If subduction continues over a long time, offshore volcanic arcs, oceanic plateaus, and micro-continents may drift into the convergent margin (see figure above a). Such crustal blocks are too buoyant to subduct and sink back into the mantle, so instead they collide with the overriding plate and “suture” (attach) to the edge of the overriding plate. Geologists refer to this process as accretion; the buoyant crustal block is called an exotic terrane when it is offshore, and an accreted terrane once it has attached to the overriding plate. Once accretion occurs, the convergent plate boundary may jump to the seaward side of the accreted terrane, so that subduction can continue. The process of accretion can add substantial new crust to a convergent-margin orogen. For example, the western half of the North American Cordillera, a region that is up to 500 km wide, consists of accreted terranes (figure above c). Orogens that grew laterally by the attachment of exotic terranes have come to be known as accretionary orogens. 

Mountains Related to Continental Collision 

Once the oceanic lithosphere between two continents completely subducts, the continents themselves collide with each other. Continental collision results in the formation of large mountain ranges such as the present-day Himalayas or the Alps and the Paleozoic Appalachian Mountains. The final stage in the growth of the Appalachians happened when Africa and North America collided.

Characteristics of collisional orogens.
During collision, intense compression generates fold-thrust belts on the margins of the orogen (figure above a–c). In the interior of the orogen, where one continent overrides the edge of the other, high-grade metamorphism occurs, accompanied by formation of passive-flow folds and tectonic foliation. During this process, the crust below the orogen thickens to as much as twice its normal thickness. During such crustal thickening, rocks squeeze upward in the hanging walls of large thrust faults. 

Mountains Related to Continental Rifting 

Rift-related mountains.
Continental rifts are places where continents are splitting in two. During rifting, stretching causes normal faulting in the brittle crust (figure above a). Movement on the normal faults drops down blocks of crust, producing deep, sediment-filled basins separated by narrow, elongate mountain ranges that contain tilted rocks. These ranges are sometimes called fault-block mountains. Stretching thins the lithosphere, allowing hot asthenosphere to rise and undergo decompression melting. This process produces magmas that rise to form volcanoes within the rift. Today, the East African Rift clearly shows the configuration of rift-related mountains and volcanoes. And in North America, rifting yielded the broad Basin and Range Province of Utah, Nevada, and Arizona (figure above b).

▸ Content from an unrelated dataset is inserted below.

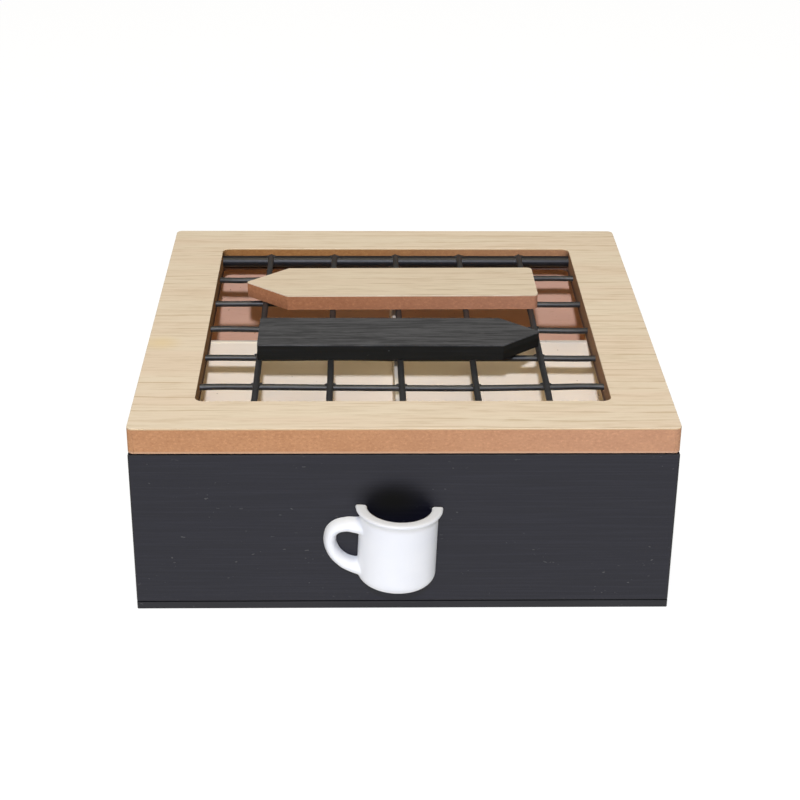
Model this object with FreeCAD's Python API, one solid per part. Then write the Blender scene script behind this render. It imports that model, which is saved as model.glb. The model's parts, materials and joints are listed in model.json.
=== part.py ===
import FreeCAD
import Part
import math
import os

# A square tea chest with one drawer. X runs to the right, Y to the back and Z up.
# The origin is the centre of the underside. All lengths are in millimetres.

# Case: a base, a back and two sides under a square top with a window
case_width = 240.0
case_depth = 240.0
body_height = 79.0
base_thickness = 3.5
case_back_thickness = 3.5
case_side_thickness = 6.0
body_edge_radius = 0.8

# Top: a board with a veneered upper face
top_board_thickness = 11.4
top_veneer_thickness = 0.6
rim_width = 27.2
top_corner_radius = 3.0
window_corner_radius = 4.0
veneer_edge_radius = 0.35

# Grid in the window: cross wires run along X, long wires lie on them along Y and
# end on the upper inner faces of two bars
wire_diameter = 3.0
wire_count = 5
wire_side_margin = 26.8
bar_diameter = 6.0
wire_top_drop = 2.4
bar_top_drop = 3.1
weld_sink = 0.2
socket_seat = 5.0
socket_loading_depth = 5.0
socket_clearance = 0.1

# Arrow signs on the grid
sign_board_thickness = 7.0
sign_veneer_thickness = 0.6
sign_edge_radius = 0.8
pale_sign_length = 146.0
pale_sign_width = 36.6
pale_sign_head = 21.0
pale_sign_tail_radius = 2.5
pale_sign_x = -3.7
pale_sign_y = 33.4
pale_sign_turn_degrees = 0.5
dark_sign_length = 133.8
dark_sign_width = 31.7
dark_sign_head = 18.4
dark_sign_tail_radius = 1.0
dark_sign_x = -0.6
dark_sign_y = -28.8
dark_sign_turn_degrees = -0.2
glue_film = 0.2
glue_bead_diameter = 5.0
glued_wire_count = 3

# Drawer
drawer_front_thickness = 9.0
drawer_side_thickness = 6.0
drawer_back_thickness = 4.5
drawer_bottom_thickness = 3.0
front_top_gap = 0.7
front_base_gap = 0.3
front_seat_gap = 0.3
drawer_side_gap = 0.8
drawer_back_gap = 1.0
drawer_run_gap = 0.3
drawer_top_gap = 1.5
housing_depth = 3.0

# Dividers: two boards halved over each other
divider_thickness = 3.0
divider_end_gap = 0.25
halving_clearance = 0.1
divider_cross_y = 1.5
divider_long_x = -1.5

# Brads
brad_diameter = 1.2
brad_length = 18.0
brad_head_diameter = 2.2
brad_head_thickness = 0.7
brad_clearance = 0.02
brad_row_inset = 30.0
brad_rise = 25.0
brad_rise_pitch = 32.0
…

Forming Rocks in and Near Mountains 

Various rocks form during orogeny.
The process of orogeny establishes geologic conditions appropriate for the formation of a great variety of rocks. We’ll consider examples from all three rock categories (figure above):
  • Igneous activity during orogeny: In convergent plate boundaries, melting takes place in the mantle above the subducting plate. In rifts, stretching and thinning of lithosphere causes decompression melting of the underlying mantle. And during continental collision, melting may take place where deep portions of the crust undergo heating. All of these melting regimes produce magma, which rises and freezes to form igneous rocks in the overlying mountains. 
  • Sedimentation during orogeny: Weathering and erosion in mountain belts generate vast quantities of sediment. This sediment tumbles down slopes and gets carried away by glaciers or streams that transport it to low areas where it accumulates in alluvial fans or deltas. In some locations, the weight of mountain belts pushes down the surface of the lithosphere, thereby producing a deep sedimentary basin at the border of the range. 
  • Metamorphism during orogeny: Contact metamorphic aureoles form adjacent to igneous intrusions in orogens. And regional metamorphism occurs where mountain building thrusts one part of the crust over another; when this happens, rock of the footwall ends up at great depth and thus can be subjected to high temperature and pressure. Because deformation accompanies this process, the resulting metamorphic rocks contain tectonic foliation. 

Measuring Mountain Building  in Progress 

GPS measurements of shortening in the Andes. The lines indicate the velocity of the red dots relative to the interior of South America. The line at the yellow dot indicates relative plate motion.
Not all mountains are just “old monuments,” as John Muir mused. The rumblings of earthquakes and the eruptions of volcanoes attest to present-day, continuing movements in some ranges. Geologists can measure the rates of these movements through field studies and satellite technology. For example, geologists can determine where coastal areas have been rising relative to the sea level by locating ancient beaches that now lie high above the water. And they can tell where the land surface has risen relative to a river by identifying places where a river has recently carved a new valley. In addition, geologists now use the global positioning system (GPS) to measure rates of uplift and horizontal shortening in orogens. Though standard hand-held GPS devices provide locations with accuracies of only about +-2 m, research-quality GPS systems can specify locations to within +-2 mm. By comparing the position of a location within an orogen to a location outside an orogen over a time period of a few years, it is possible to detect crustal motion. Thus, we can “see” the Andes shorten horizontally at a rate of a couple of centimetres per year (figure above), and we can “watch” as mountains along this convergent boundary rise by a couple of millimetres per year.